What is precision agriculture and how does it help farmers?
With the forecasted growth in the global population, agriculture faces a very big challenge to rapidly increase food production. To achieve this goal, precision agriculture supported by internet of things (IoT) tools is being implemented in farming projects around the globe to improve the potential of the industry.
The implementation of IoT has the potential to change agriculture for good, making this traditional activity more efficient and predictable. Precision agriculture can help farmers deal with a number of challenges presented by agriculture such as water shortages, the limited availability of suitable lands for crop plantations, the difficulties farmers have to manage costs and the need to meet the increasing global demand for food resources.
“With no less than 10 billion mouths to feed within the next half century, digital agriculture will be the backbone of the secure, sustainable and food production system, Joe Michaels, senior director of Global Product Management for Precision Solutions at CNH Industrial, said during a presentation at the Enterprise IoT Summit, which took place in Austin, Texas, earlier this year.

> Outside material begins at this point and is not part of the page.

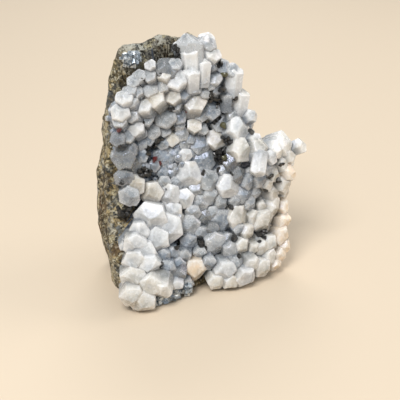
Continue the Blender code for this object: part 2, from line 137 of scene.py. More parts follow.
# Quartz crystals by the look of the stone: across, up, width
CRYSTALS = {
    "white": [
        (13, 86.5, 6), (-2.5, 79, 7.5), (-22.5, 75.5, 6.5), (-15.5, 71.5, 7), (-24.5, 70.5, 7),
        (22.5, 57.5, 9.5), (26.5, 53.5, 4.5), (27.5, 61.5, 5), (28.3, 48, 7), (33, 46, 6),
        (-0.8, 42.3, 10.5), (15, 37, 9.5), (-9.7, 36.3, 9), (-3.7, 34.3, 7.5), (-9, 31.3, 6.5),
        (-19, 30, 12), (-13, 25.7, 11.5), (-18, 22.7, 9.5), (-24, 26.5, 7.5), (-26.5, 23, 8.5),
        (-24.5, 19.5, 10), (-28.3, 17.5, 9), (-23.8, 14.7, 10), (-14, 5.7, 5.5), (7, 7.7, 8.5),
        (14.7, 4, 8.5), (-19.5, 64, 7), (-11.5, 85, 4), (-0.2, 49.5, 5),
    ],
    "cream": [
        (-6.8, 82.4, 6), (4.8, 71, 8.5), (28.4, 51.0, 7.5), (-4.5, 73.5, 6.5), (-11.5, 73.5, 8),
        (-4.8, 56.5, 6), (4.3, 60.5, 5.5), (40.3, 41.5, 6.5), (21.5, 50.5, 9), (-30, 12, 9.5),
        (-25.5, 9, 10), (-31.5, 6.5, 9), (-28.5, 3.5, 9.5), (-21.5, 6.7, 8.5), (16, 15.3, 6),
        (3, 4, 6.5), (9, 2.7, 6.5), (29.5, 12, 7.5), (24.7, 12, 6.5), (22.7, 5.7, 7.5), (28, 7, 7.5),
        (18.3, 8, 7), (43, 44, 6.5),
    ],
    "peach": [
        (38.3, 18.5, 7), (36.5, 12.3, 8.5), (37, 8.7, 5.5), (33.5, 6, 6.5), (30.5, 3.3, 5),
        (-4.5, 8.3, 9), (41.8, 37.5, 7), (38.8, 23.7, 5.5),
    ],
    "beige": [
        (13.3, 54.5, 8), (40.3, 33, 8), (35, 30.5, 6.5), (35, 38.5, 6.5), (31.5, 35.3, 5.5),
        (-22.7, 43, 8.5), (-16.5, 38, 8.5), (18.3, 24.3, 10), (20.7, 18.3, 6.5), (28.5, 19.7, 10),
        (34.5, 24.5, 8), (29.3, 25.7, 5.5), (24.7, 22.5, 6), (21, 12.7, 5),
    ],
    "grey": [
        (12.8, 79, 6), (11, 76, 4.5), (21.5, 79.5, 6), (-3, 70, 4.5), (-14, 66, 5.5), (-7, 65.5, 8.5),
        (-7.5, 60.5, 5.5), (-22.8, 61.5, 6), (-0.5, 57.5, 5.5), (-1.5, 61, 4.5), (0.5, 53.5, 4.5),
        (17, 62, 5.5), (21.5, 63, 6), (8, 59, 4.5), (15.3, 59, 6), (19.3, 54, 4), (7.5, 64.5, 5),
        (32, 42, 6), (28, 38, 6.5), (27.3, 32.3, 5), (14, 43.3, 4.5), (7.8, 40, 8), (-25.5, 39, 7.5),
        (-23.7, 38.3, 5), (-10, 41, 5), (-5.5, 40, 5.5), (12.5, 31, 6.5), (7.3, 27.5, 5.5),
        (24.3, 28.3, 6), (-3.7, 24.5, 8.5), (-8, 28, 5), (16.8, 30.3, 5), (-8.3, 14.5, 5),
        (-1.3, 14.3, 5), (0.8, 21, 5), (10.7, 18.3, 4.5), (16.3, 20, 5), (1.3, 10.3, 6),
        (12.3, 9.3, 6.5), (-8.5, 4.3, 5),
    ],
    # Many of these stand in the left hollow: their darker tint is partly their own tone, partly painted
    # shade.
    "blue grey": [
        (5.2, 77, 6), (0, 74.5, 5), (-1, 65, 6), (-17.5, 57, 5), (-14, 57.3, 4.5), (-17.5, 52, 5),
        (-9.5, 51.5, 5.5), (-7.5, 48.3, 5), (-4.3, 50.5, 4.5), (-13, 47, 4.5), (-10, 44.7, 4.5),
        (-16.5, 47.5, 4), (-8.5, 55, 5), (11.5, 66, 7.5), (2.8, 56, 4), (7.5, 47, 9), (6.5, 52.7, 7.5),
        (21.5, 32.7, 7.5), (23.5, 37.5, 6), (10.5, 24, 8.5), (-17, 16.7, 5.5), (-16.5, 12.7, 6.5),
        (-12.3, 16.7, 5.5), (-5, 18, 6.5), (-11.3, 12.6, 6), (-16, 60.3, 3), (17.8, 81.5, 5.5),
    ],
    "clear": [
        (-5.5, 84.5, 8.5), (15, 86.5, 4), (12.5, 83, 4), (13, 74, 5), (-26.8, 61, 5.5), (-22.5, 55.5, 6),
        (-25.5, 53, 8), (-22.3, 49.3, 8), (-26.8, 46.5, 6), (-24.5, 46, 4.5), (17.5, 46.3, 7.5),
        (19.5, 41.3, 6), (-12.3, 9, 5.5), (3.5, 26.7, 5), (5.3, 21.7, 5.5),
    ],
    "pale": [
        (-16.5, 82.5, 5), (-12.5, 81.5, 5), (-18.5, 80.5, 4.5), (-20.8, 74, 5.5), (-17.5, 76.5, 4.5),
        (-20.5, 78, 5), (-8.5, 78, 6), (-12.8, 77.5, 6.5), (-25.5, 67.5, 5), (-21, 69, 6),
        (2.7, 36.5, 6.5), (2.5, 31.5, 6.5), (7.3, 33, 6.5), (-1.2, 28.7, 6), (8.8, 73.5, 5),
        (-2.5, 85.5, 5), (8.5, 80, 6), (-12, 60, 6), (12, 90.5, 6), (5.7, 16.5, 9), (11, 14, 6.5),
    ],
    # The bright look is painted light: a lighter tint where strong light falls on the right point.
    "bright": [(48.3, 46.5, 6), (41.3, 48.8, 9.5), (36.5, 47.5, 7)],
}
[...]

Michaels said that the four main pillars of precision agriculture are planning, seeding/planting, applications control and harvesting. The executive highlighted that precision agriculture tools allow farmers to obtain knowledgeable farm management decisions, machine and operator efficiency, lower input costs as well as higher yield production.
According to Michaels, the evolution of precision farming technologies will enable new functionalities such as connectivity to third party services and the provision of real time information which will be analyzed and used immediately.
Agriculture has traditionally been a somewhat risky economic activity and farmers around the world have been impacted by economic downturns and environmental shifts. Precision agriculture implements IoT systems and technologies in order to essentially reduce potential missteps and, in turn, maximize yields.
Precision agriculture uses IoT applications, which help farmers to increase the quality, quantity, sustainability and cost effectiveness of agricultural production. These tools allow the farmers to know what seeds to plant, the amount of fertilizer they need to use, the better time to harvest as well as the expected crop outputs. Through the implementation of IoT, farmers can also monitor sensors that can be used to detect soil moisture, crop growth and livestock feed levels, among other key functions. The sensors can also remotely manage and control connected harvesters and irrigation equipment.
Certain IoT platforms used in the agriculture industry allow farmers to manage the big amounts of data collected from sensors, cloud services such as weather or maps, connected equipment and existing systems. The platforms also leverage big data and analytics tools to provide insight and recommendations to improve the decision-making process.
According to Beecham Research, the adoption of smart farming tools will intensify from 2017 to 2020. “The interest in IoT is already strong from agricultural machinery vendors such as John Deere, Claas and CNH Global, while there is also considerable attention on data and farm management systems from a variety of players including agri-food giants such as Monsanto,” the study said.
However, precision agriculture still faces a big challenge as IoT systems rely on internet connectivity and many rural areas still lack of enough wireless infrastructure as many mobile telephony services providers still focus on more densely populated areas.